Ожидаемое немецкое наступление вскоре и последовало. Дело в том, что, начиная летнюю кампанию 1943 г., Гитлер превосходно осознавал, что выиграть войну стратегически уже нельзя — единственный шанс состоял в том, чтобы выиграть ее политически. Иными словами, следовало отказаться от главной сути гитлеровского похода на Восток, от идеи «жизненного пространства» (Lebensraum), исподволь трансформировав ее в борьбу за свободу Европы от большевистского ига. В 1943 г. лозунг «жизненного пространства» стал уступать место лозунгу «крепость Европы» (Festung Europa). Затем пустили в ход призыв о создании «восточного вала» и снова объявили крестовый поход против Азии. В дополнение к этому союзники договорились о политике безоговорочной капитуляции, которая мешала заключению мира на определенных условиях и для простого немца означала одно из двух — победить или умереть{265}. Гитлер сознавал, что гегемония в Европе какого-либо одного государства над остальными противоречит вековой политике Англии.

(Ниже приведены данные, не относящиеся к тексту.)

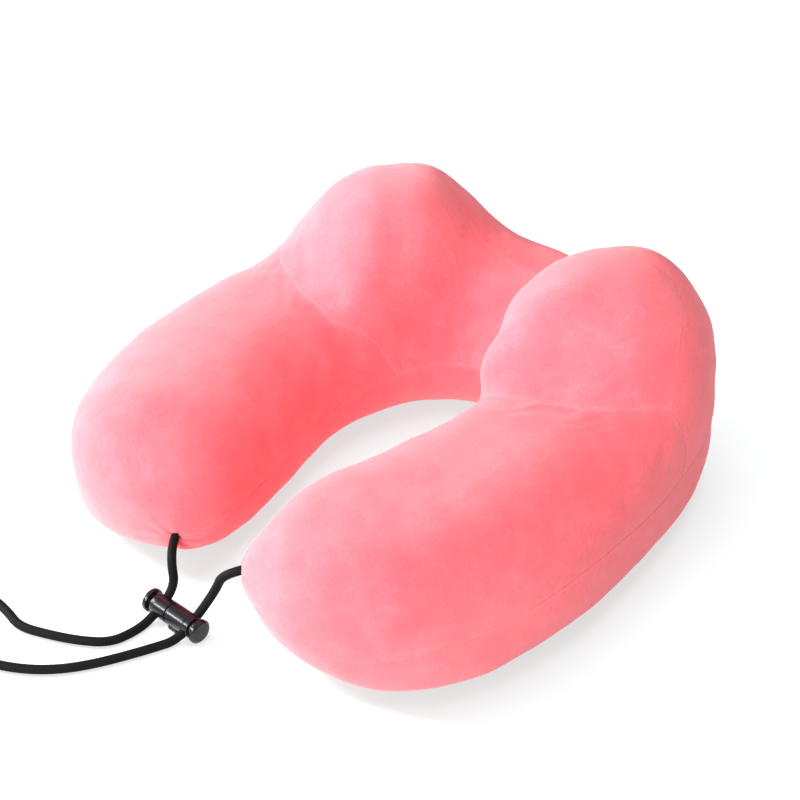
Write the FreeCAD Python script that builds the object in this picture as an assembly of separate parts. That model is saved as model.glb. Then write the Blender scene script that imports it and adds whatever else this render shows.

У него было много возможностей играть на опасениях европейцев и подозрениях советской стороны. Но для такой игры ему нужно было тщательно скрывать следы морального ослабления Германии, а для этого необходимы были военные успехи, яркие победы, как в 1941 или 1942 гг., а не сокращение фронта и коммуникаций для накопления резервов, о чем твердили военные советники Гитлера. Отсюда и стремление Гитлера к победе под Курском, где в конфигурации фронта он усмотрел шанс для вермахта. Н.Г. Павленко указывал, что в истории трудно найти примеры, чтобы одна из борющихся сторон, обладая превосходством в силах и средствах, переходила к обороне. Под Курском советские войска не просто имели больше сил, — они значительно превосходили противника. Но они переходили не к вынужденной обороне, а к преднамеренной обороне, рассчитывая на переход в наступление и развитие операции на большую глубину{266}.